(Northampton, Massachusetts)

Humans have always built structures to fit their various needs using available materials including but not limited to tree branches, clay, mud, cement, stone, plaster, and steel. I am inspired by the natural world and how natural materials are manipulated to form spaces for people. I use recycled materials from old structures and found objects to recreate new forms.
These two sculptures, Building Roots and A Lobster’s New York Penthouse, represent the ubiquity of architecture in our natural world. Taking on the form of a Stonehenge arch, Building Roots is inspired by early- stage architecture and sculpture. Built from scavenged wood from various dumpster yards and residential housing job sites in Provincetown and Truro, Massachusetts, Building Roots is an homage to the area where I first fell in love with art and architecture.
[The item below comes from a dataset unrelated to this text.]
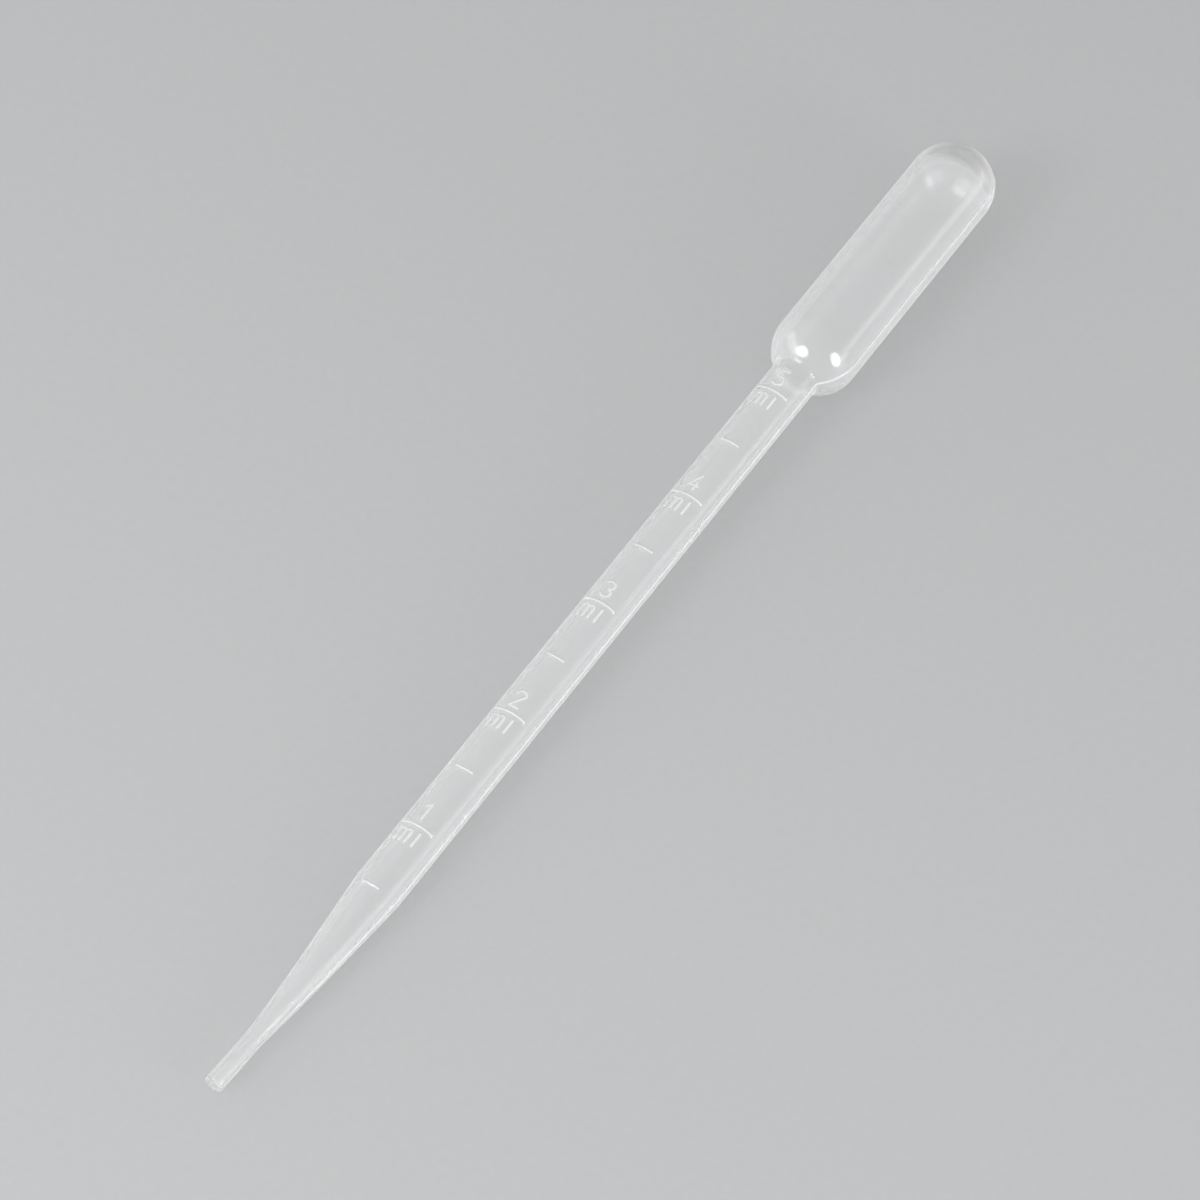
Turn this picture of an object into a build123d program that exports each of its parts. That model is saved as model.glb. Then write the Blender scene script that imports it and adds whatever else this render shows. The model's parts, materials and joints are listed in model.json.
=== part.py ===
"""Graduated plastic dropper pipette: one hollow moulding, lying on its side as it comes to rest.

The long axis runs along X, with the mouth of the tip at -X and the squeeze bulb at +X.
The scale faces up. A roll angle turns about the long axis, from +Z (0) towards -Y (90).
"""
import os
from math import asin, atan2, cos, hypot, pi, radians, sin, sqrt

from build123d import *

# --- Outside form, in millimetres, measured along the straight axis from the mouth ---
overall_length = 221.7     # mouth of the tip to the end of the bulb
bulb_length = 56.7         # from the neck to the end of the dome
bulb_diameter = 15.2
stem_diameter = 8.2
taper_length = 32.0        # cone between the tip tube and the stem
tip_length = 10.7          # parallel tube that makes the drops
tip_diameter = 3.1

# --- Walls ---
bulb_wall = 0.50
dome_wall = 2.0            # at the very end of the bulb, where the moulding is thickest
stem_wall = 0.59
tip_wall = 0.62

# --- Soft edges ---
neck_round = 0.6           # inside corner where the shoulder meets the stem
taper_round = 18.0         # very soft corner between the taper and the stem
rim_round = 0.16           # both edges of the mouth

# --- Set in the tip: it curves gently to one side along the lower taper ---
tip_bend = 2.2             # degrees, in all
bend_length = 18.0         # stretch of the taper that curves
bend_roll = -67.0          # direction in which the mouth leans

# --- Raised scale ---
ml_step = 0.5              # millilitres from one line to the next
ml_top = 5.0               # last line
held_back = 31.0           # microlitres that stay in the tip, which the scale allows for
mark_width = 0.32          # width of every raised stroke
mark_height = 0.16         # how far the strokes stand above the wall
whole_line_roll = -2.0     # middle of the lines at 1, 2, 3, 4 and 5 ml
whole_line_span = 88.0     # degrees around the stem
half_line_roll = 0.0      # middle of the lines at 0.5, 1.5 ... 4.5 ml
half_line_span = 46.0
figure_roll = -3.0         # middle of each figure
figure_height = 3.6
figure_width = 1.9
figure_gap = 0.9           # between a line and the figure above it
unit_roll = -5.5           # middle of the "ml" below each whole line
unit_height = 3.0
unit_width = 3.5
unit_gap = 0.8             # between a line and the unit below it
scale_clearance = 1.5      # bare stem kept below the neck

# --- Parting line of the mould: a fine ridge on both sides, down to the tip tube ---
seam_roll = 80.0
seam_width = 0.28
seam_height = 0.09
flash_length = 0.37        # tag of flash left on the rim, on the seam
flash_width = 0.42

# --- Values that follow from the ones above ---
bulb_r = bulb_diameter / 2
stem_r = stem_diameter / 2
tip_r = tip_diameter / 2
bulb_bore_r = bulb_r - bulb_wall
stem_bore_r = stem_r - stem_wall
tip_bore_r = tip_r - tip_wall
stem_start = tip_length + taper_length
neck_x = overall_length - bulb_length
bend_x = tip_length + min(bend_length, 0.9 * taper_length)
shoulder_x = neck_x + sqrt(bulb_r**2 - stem_r**2)
dome_x = overall_length - bulb_r
dome_bore_x = overall_length - dome_wall - bulb_bore_r


def taper_radius(x, tip, stem):
    """Radius of the cone at x, for a surface with these radii at its two ends."""
    return tip + (stem - tip) * (x - tip_length) / taper_length


def direction(roll):
    """Unit vector square to the long axis, at a roll angle."""
    return Vector(0, -sin(radians(roll)), cos(radians(roll)))


def facing(x, roll):
    """Plane through the axis at x that looks out at a roll angle, with its Y towards the bulb."""
    return Plane(origin=(x, 0, 0), x_dir=direction(roll + 90), z_dir=direction(roll))


def lathe_profile(tip, stem, bulb, dome):
    """Half section of the straight part, from the start of the bend to the end of the bulb.

    The end is a dome of the bulb's radius, with its centre at the distance "dome".
    """
    neck = shoulder_x - sqrt(bulb**2 - stem**2)
    shoulder_angle = 180 - asin(stem / bulb) * 180 / pi
    outline = Polyline(
        (dome + bulb, 0),
        (bend_x, 0),
        (bend_x, taper_radius(bend_x, tip, stem)),
        (stem_start, stem),
        (neck, stem),
    )
    shoulder = CenterArc((shoulder_x, 0), bulb, shoulder_angle, 90 - shoulder_angle)
    side = Line((shoulder_x, bulb), (dome, bulb))
    end = CenterArc((dome, 0), bulb, 90, -90)
    section = make_face(outline + shoulder + side + end)
    corners = section.vertices()
    taper_corner = corners.sort_by_distance((stem_start, stem, 0))[0]
    section = fillet(taper_corner, taper_round)
    neck_corner = section.vertices().sort_by_distance((neck, stem, 0))[0]
    return fillet(neck_corner, neck_round)


def bend_plane(share):
    """Cross-section plane of the curved stretch: share 0 at its upper end, 1 at the tip tube."""
    length = bend_x - tip_length
    turn = radians(tip_bend)
    radius = length / turn
    angle = turn * share
    lean = direction(bend_roll)
    along = Vector(-cos(angle), 0, 0) + lean * sin(angle)
    centre = Vector(bend_x - radius * sin(angle), 0, 0) + lean * (radius * (1 - cos(angle)))
    across = direction(seam_roll)
    across = across - along * across.dot(along)
    return Plane(origin=centre, x_dir=across, z_dir=along)


def bend_radius(share, tip, stem):
    """Radius of the curved cone at a share of its length."""
    return taper_radius(bend_x - share * (bend_x - tip_length), tip, stem)


bend_shares = [i / 6 for i in range(7)]


def curved_cone(tip, stem):
    """Lower taper, which follows the set in the tip."""
    return loft([bend_plane(s) * Circle(bend_radius(s, tip, stem)) for s in bend_shares])


def body(tip, stem, bulb, dome):
    """Solid of revolution plus its curved cone: used for the outside and for the bore."""
    return revolve(lathe_profile(tip, stem, bulb, dome), Axis.X) + curved_cone(tip, stem)


def mark_position(millilitres):
    """Distance from the mouth at which the bore below delivers this volume."""
    volume = 1000 * millilitres + held_back - pi * tip_bore_r**2 * tip_length
    slope = (stem_bore_r - tip_bore_r) / taper_length
    cone_volume = pi * (stem_bore_r**3 - tip_bore_r**3) / (3 * slope)
    if volume < cone_volume:
        radius = (tip_bore_r**3 + 3 * slope * volume / pi) ** (1 / 3)
        return tip_length + (radius - tip_bore_r) / slope
    return stem_start + (volume - cone_volume) / (pi * stem_bore_r**2)


def stroke(*edges):
    """Flat strokes with round ends along a set of edges."""
    shape = Sketch()
    for edge in edges:
        shape += trace(edge, mark_width)
        for end in (edge @ 0, edge @ 1):
            shape += Pos(end.X, end.Y) * Circle(mark_width / 2)
    return shape


def figure(digit):
    """One figure of the scale, standing on Y 0 and centred on X 0."""
    w = (figure_width - mark_width) / 2
    low = mark_width / 2
    high = figure_height - mark_width / 2
    half = (low + high) / 2
    if digit == 1:
        return stroke(Line((0, low), (0, high)), Line((0, high), (-0.8 * w, high - 0.9 * w)))
    if digit == 2:
        bowl = ThreePointArc((-w, high - w), (0, high), (w, high - w))
        return stroke(bowl, Line((w, high - w), (-w, low)), Line((-w, low), (w, low)))
    if digit == 3:
        upper = ThreePointArc((-w, high - 0.6 * w), (0.9 * w, (high + half) / 2), (0, half))
        lower = ThreePointArc((0, half), (w, (half + low) / 2), (-w, low + 0.6 * w))
        return stroke(upper, lower)
    if digit == 4:
        bar = low + 0.3 * (high - low)
        slope = Line((0.4 * w, high), (-w, bar))
        return stroke(slope, Line((-w, bar), (w, bar)), Line((0.4 * w, low), (0.4 * w, half)))
    bowl = ThreePointArc((-0.8 * w, half + 0.1 * w), (w, (half + low) / 2), (-w, low + 0.4 * w))
    back = Line((-0.8 * w, half + 0.1 * w), (-0.8 * w, high))
    return stroke(bowl, back, Line((-0.8 * w, high), (0.9 * w, high)))


def unit():
    """The letters "ml", hanging from Y 0 and centred on X 0."""
    left = (mark_width - unit_width) / 2
    pitch = 0.28 * unit_width
    low = mark_width / 2 - unit_height
    high = -mark_width / 2
    arch = high - 0.2 * unit_height
    edges = [Line((left, low), (left, arch + pitch / 2))]
    for i in range(2):
        start = left + i * pitch
        edges.append(ThreePointArc((start, arch), (start + pitch / 2, arch + pitch / 2), (start + pitch, arch)))
        edges.append(Line((start + pitch, arch), (start + pitch, low)))
    right = -left
    edges.append(Line((right, low), (right, high)))
    return stroke(*edges)


def raised(sketch, x, roll):
    """Wrap a flat sketch onto the stem as raised strokes."""
    reach = stem_r + mark_height
    prism = extrude(facing(x, roll) * Pos(0, 0, 0.75 * stem_r) * sketch, 0.5 * stem_r)
    return prism & (Pos(x, 0, 0) * Rot(0, 90, 0) * Cylinder(reach, 4 * figure_height))


def raised_line(x, roll, span):
    """Raised line around part of the stem or the taper."""
    wall = stem_r if x > stem_start else taper_radius(x, tip_r, stem_r)
    depth = 0.5 * stem_wall + mark_height
    middle = wall + mark_height - depth / 2
    section = facing(x, roll - span / 2) * Plane.YZ * Pos(0, middle) * Rectangle(mark_width, depth)
    return revolve(section, Axis.X, revolution_arc=-span)


def scale():
    """All the raised lines, figures and units that fit on the stem."""
    marks = []
    for step in range(1, int(round(ml_top / ml_step)) + 1):
        value = step * ml_step
        x = mark_position(value)
        whole = abs(value - round(value)) < 1e-6
        top = x + (figure_gap + figure_height if whole else 0)
        if top > neck_x - scale_clearance:
            break
        if not whole:
            marks.append(raised_line(x, half_line_roll, half_line_span))
            continue
        marks.append(raised_line(x, whole_line_roll, whole_line_span))
        figure_x = x + mark_width / 2 + figure_gap
        marks.append(raised(figure(round(value)), figure_x, figure_roll))
        marks.append(raised(unit(), x - mark_width / 2 - unit_gap, unit_roll))
    return marks


def seam():
    """Fine ridge of the parting line along both sides of the stem, the bulb and the curved cone."""
    outline = lathe_profile(tip_r + seam_height, stem_r + seam_height, bulb_r + seam_height, dome_x)
    fin = extrude(outline, seam_width / 2, both=True)
    wings = [
        bend_plane(s) * Rectangle(2 * bend_radius(s, tip_r, stem_r) + 2 * seam_height, seam_width)
        for s in bend_shares
    ]
    return [Rot(seam_roll + 90, 0, 0) * fin, Rot(seam_roll - 90, 0, 0) * fin, loft(wings)]


def tip_tube():
    """Parallel tube of the tip, with the tag of flash on its rim."""
    tube = Cylinder(tip_r, tip_length, align=(Align.CENTER, Align.CENTER, Align.MIN))
    tube -= Cylinder(tip_bore_r, tip_length, align=(Align.CENTER, Align.CENTER, Align.MIN))
    tube = fillet(tube.edges().group_by(Axis.Z)[-1], rim_round)
    tag = Pos(-tip_r + tip_wall / 2, 0, tip_length - rim_round) * Box(
        tip_wall - rim_round,
        flash_width,
        2 * flash_length,
    )
    return bend_plane(1) * (tube + tag)


def rest_tilt():
    """Slope of the long axis when the moulding rests on a flat surface.

    It touches at the shoulder of the bulb and at whichever lies lower in front of it: the end
    of the stem, or the rim of the mouth.
    """
    mouth = (bend_plane(1) * Pos(0, 0, tip_length)).position
    slopes = []
    for x, z in ((stem_start, -stem_r), (mouth.X, mouth.Z - tip_r)):
        reach = hypot(shoulder_x - x, z)
        slopes.append(atan2(-z, shoulder_x - x) - asin(bulb_r / reach))
    return max(slopes)


def pipette():
    """The whole moulding, straight out of its own axis frame."""
    shell = body(tip_r, stem_r, bulb_r, dome_x)
    for piece in seam() + scale():
        shell += piece
    shell -= body(tip_bore_r, stem_bore_r, bulb_bore_r, dome_bore_x)
    return shell + tip_tube()


moulding = Rot(0, rest_tilt() * 180 / pi, 0) * pipette()
box = moulding.bounding_box()
moulding = Pos(-(box.min.X + box.max.X) / 2, -(box.min.Y + box.max.Y) / 2, -box.min.Z) * moulding

os.makedirs("parts", exist_ok=True)
export_step(moulding, "parts/pipette.step")
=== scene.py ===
import json
from math import asin, atan2, cos, hypot, pi, radians, sin, sqrt, tan

import bpy
import numpy as np
from mathutils import Matrix, Vector


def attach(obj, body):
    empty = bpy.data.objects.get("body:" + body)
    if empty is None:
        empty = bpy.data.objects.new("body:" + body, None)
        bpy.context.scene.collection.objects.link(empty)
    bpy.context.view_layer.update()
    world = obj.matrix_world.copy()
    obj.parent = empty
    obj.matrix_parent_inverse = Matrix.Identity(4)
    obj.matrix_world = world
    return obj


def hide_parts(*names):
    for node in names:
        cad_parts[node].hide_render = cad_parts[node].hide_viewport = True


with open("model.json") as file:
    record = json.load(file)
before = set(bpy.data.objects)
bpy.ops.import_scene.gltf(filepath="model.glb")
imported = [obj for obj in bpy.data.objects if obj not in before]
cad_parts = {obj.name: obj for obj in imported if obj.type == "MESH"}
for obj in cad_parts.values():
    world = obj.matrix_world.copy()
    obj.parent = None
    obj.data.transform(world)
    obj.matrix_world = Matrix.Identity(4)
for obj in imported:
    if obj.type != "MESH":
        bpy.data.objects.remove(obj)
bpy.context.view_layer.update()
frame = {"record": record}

# ---------------------------------------------------------------------------------------------
# Sizes, in metres. The walls come from the frame; the fine values repeat the CAD's own.
# ---------------------------------------------------------------------------------------------
MM = 0.001
mounts = {m["name"]: m for m in frame["record"]["mounts"]}


class Wall:
    """A round wall of the frame: its middle, its axis towards the mouth, radius and length."""

    def __init__(self, name):
        mount = mounts[name]
        self.middle = Vector(mount["pos_m"])
        self.axis = Vector(mount["axis"]).normalized()
        self.radius = mount["dims"]["r_mm"] * MM
        self.length = mount["dims"]["length_mm"] * MM


bulb, stem, tip, bore = [Wall(n) for n in ("bulb_outside", "stem_outside", "tip_outside", "tip_bore")]

bulb_wall = 0.50 * MM
stem_wall = 0.59 * MM
dome_wall = 2.0 * MM       # at the very end of the bulb, where the moulding is thickest
neck_round = 0.6 * MM
taper_round = 18.0 * MM
rim_round = 0.16 * MM

ml_step = 0.5              # millilitres from one line to the next
ml_top = 5.0
held_back = 31.0e-9        # cubic metres that stay in the tip
mark_width = 0.32 * MM
mark_height = 0.15 * MM
mark_edge = 0.09 * MM      # soft foot on each side of a stroke
whole_line = (-2.0, 88.0)  # middle and span of a line, in degrees of roll
half_line = (0.0, 46.0)
figure_roll, figure_height, figure_width, figure_gap = -3.0, 3.6 * MM, 1.9 * MM, 0.9 * MM
unit_roll, unit_height, unit_width, unit_gap = -5.5, 3.0 * MM, 3.5 * MM, 0.8 * MM

seam_roll = 80.0
seam_width = 0.28 * MM
seam_height = 0.09 * MM
flash_length = 0.37 * MM
flash_width = 0.42 * MM
flash_rows = ((0.25, 0.0), (0.32, 1.0), (0.5, 1.0), (0.62, 0.0))  # (share of the rim's wall, height)

# Painted highlights on the parting line and on the neck's corner, as whiteness where a raised stroke
# has 1
seam_highlight = 0.65
neck_highlight = 1.9
neck_width = 0.45 * MM     # the corner's band along the axis
neck_roll = 20.0           # it shows on the side away from this roll angle

# Fine surface of the moulding
bump_strength = 0.5
bump_distance = 0.05 * MM
lines_around = 30.0        # fineness of the lengthwise lines around the wall
lines_along = 16.0         # and along it, per metre
lines_detail = 1.0
grain_scale = 2600.0       # per metre
grain_share = 0.04         # height of the grain beside the lines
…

A Lobster’s New York Penthouse is a tongue-in-cheek example of how buildings and structures are designed. Buildings are built from the ground up, yet the higher you go, the more luxurious and expensive the rooms on floors become. We see this “built from the ground up” system everywhere: in the food pyramid, where our fats and oils are at the top and our strong carbs are at the bottom, and even in the socioeconomic structure where the working class falls at the base and a small percentage of the country’s most wealthy sits at the top. Humans tend to forget where things in their lives start: so what if we started treating the “ground floor” the same way we treat the “penthouses”?